Now, say you wanted to know which was the Oxford word of the year in 2012: what would you do? You could ask a friend, either on your messaging platform du jour or face to face – but that doesn’t happen anymore, does it? And your friend might say “oh, in 2012 it was omnishambles. The word was invented for that BBC show, ‘The thick of it’. And it was in a line delivered by a character called Malcolm Tucker – a man so verbally violent, his full name is Malcolm F Tucker. I’ll let you guess what the F stands for.”
But more likely, they’ll say “Just google it.” And you might feel annoyed, even angry, you might feel as if you’ve been punched or spat on – especially if you’re in that rare instance where you’re standing right next to them – I won’t say “face to face” because they’re probably just muttering into their chin as they’re in the midst of sending their thousandth text of the day.
And that’s where the problem is.
The act of conversation is not just the passing on of information. It is not simply a mechanism by which we transfer one bit of data from one brain to another. We are not computers. We are human beings, damn it! And we need social interaction. If someone is asking you where to find a good Indonesian restaurant, don’t say “Google Maps”. Engage in conversation, swap stories from your favourite restaurants, discuss your taste in spiced noodles, argue that chicken saté is either the best way to prepare chicken or just a hipster fad.
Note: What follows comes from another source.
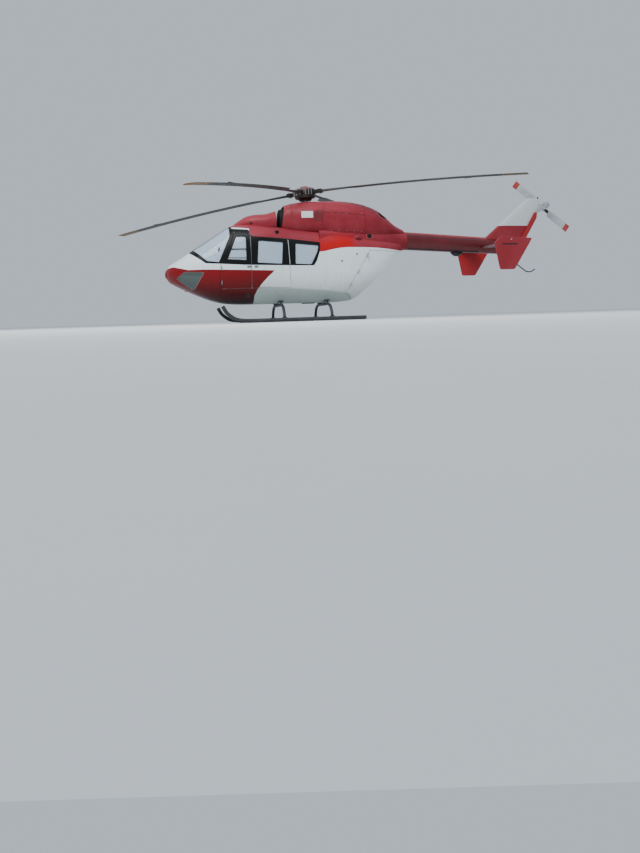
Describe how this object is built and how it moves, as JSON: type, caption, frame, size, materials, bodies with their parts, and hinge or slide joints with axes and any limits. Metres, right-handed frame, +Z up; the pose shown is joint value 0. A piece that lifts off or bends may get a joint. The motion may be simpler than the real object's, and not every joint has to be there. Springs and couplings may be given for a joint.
{
  "type": "helicopter",
  "caption": "Light twin-engined rescue helicopter on skids, with turning rotors, hinged crew doors and clamshell rear doors.",
  "frame": {"origin": "on the ground under the skids, at the middle of the whole length and width with the rotors as they stand", "axes": "+X aft, +Y to starboard, +Z up"},
  "size_m": [12.0527, 9.5044, 3.5935],
  "materials": {
    "red_paint": "gloss enamel, faded and dusty",
    "white_paint": "gloss enamel",
    "black_paint": "satin enamel",
    "metal": "cast and machined",
    "dark_metal": "satin dark grey",
    "blade_skin": "matt dark olive grey",
    "tail_blade_skin": "satin pale grey with red tips",
    "window": "clear acrylic",
    "seat_fabric": "woven cover",
    "panel_plastic": "grained black"
  },
  "bodies": {
    "airframe": {"belly": "white_paint", "cabin_bench": "seat_fabric", "cabin_side_left": "white_paint", "cabin_side_right": "white_paint", "chin_window_left": "window", "chin_window_right": "window", "cross_tube_front": "dark_metal", "cross_tube_rear": "dark_metal", "endplate_left": "red_paint", "endplate_right": "red_paint", "engine_cowling": "red_paint", "engine_deck": "red_paint", "engine_left": "metal", "engine_right": "metal", "exhaust_left": "dark_metal", "exhaust_right": "dark_metal", "fin": "white_paint", "fin_shaft_cover": "red_paint", "front_fairing": "red_paint", "instrument_panel": "panel_plastic", "main_gearbox": "metal", "nose": "red_paint", "pilot_seat_left": "seat_fabric", "pilot_seat_right": "seat_fabric", "rear_window_left": "window", "rear_window_right": "window", "roof": "red_paint", "skid_left": "dark_metal", "skid_right": "dark_metal", "sliding_door_left": "white_paint", "sliding_door_right": "white_paint", "sliding_window_left": "window", "sliding_window_right": "window", "stabiliser_left": "red_paint", "stabiliser_right": "red_paint", "tail_boom": "red_paint", "tail_gearbox": "dark_metal", "tail_guard": "metal", "windscreen_frame": "black_paint", "windscreen_left": "window", "windscreen_right": "window"},
    "main_rotor": {"mast": "metal", "rotor_head": "dark_metal", "main_blade_1": "blade_skin", "main_blade_2": "blade_skin", "main_blade_3": "blade_skin", "main_blade_4": "blade_skin"},
    "tail_rotor": {"tail_rotor": "tail_blade_skin"},
    "crew_door_left": {"crew_door_left": "red_paint", "crew_window_left": "window"},
    "rear_door_left": {"rear_door_left": "white_paint"},
    "crew_door_right": {"crew_door_right": "red_paint", "crew_window_right": "window"},
    "rear_door_right": {"rear_door_right": "white_paint"}
  },
  "joints": [
    {"name": "main_rotor_spin", "type": "hinge", "parent": "airframe", "child": "main_rotor", "pos_m": [-1.3106, 0, 3.2], "axis": [-0.0767, 0, 0.9971], "continuous": true},
    {"name": "tail_rotor_spin", "type": "hinge", "parent": "airframe", "child": "tail_rotor", "pos_m": [5.2094, 0.3, 2.9], "axis": [0, 1, 0], "continuous": true},
    {"name": "crew_door_left_hinge", "type": "hinge", "parent": "airframe", "child": "crew_door_left", "pos_m": [-3.4546, -0.8, 1.125], "axis": [0, 0, -1], "range_deg": [0, 80]},
    {"name": "rear_door_left_hinge", "type": "hinge", "parent": "airframe", "child": "rear_door_left", "pos_m": [-0.1616, -0.748, 1.166], "axis": [-0.5395, 0, -0.842], "range_deg": [0, 100]},
    {"name": "crew_door_right_hinge", "type": "hinge", "parent": "airframe", "child": "crew_door_right", "pos_m": [-3.4546, 0.8, 1.125], "axis": [0, 0, 1], "range_deg": [0, 80]},
    {"name": "rear_door_right_hinge", "type": "hinge", "parent": "airframe", "child": "rear_door_right", "pos_m": [-0.1616, 0.748, 1.166], "axis": [0.5395, 0, 0.842], "range_deg": [0, 100]}
  ]
}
Even if it gets you nowhere, even if you don’t actually find an Indonesian restaurant and eventually wind up googling it anyway, at least you will have spent time actually talking to another human being. Enjoy that rush of endorphins!
This is the great irony of the internet and, ultimately, social media: a tool that was designed and meant to bring us together, only serves to set us further apart. Because absent of actual tragedies, there is nothing sadder than failing a fellow human being because you were too busy playing Candy Crush. In a time when it has never been easier to reach out and talk to someone from across the globe, it is yet so easy to shut people out.
I once read in an article that people who are systematically shut out by their peers, who suffer from being constantly ignored and told off – denied basic forms of social interaction – these people suffer an acute form of stress akin to combat fatigue.
I’d tell you what that article was. But you know what?
Just google it.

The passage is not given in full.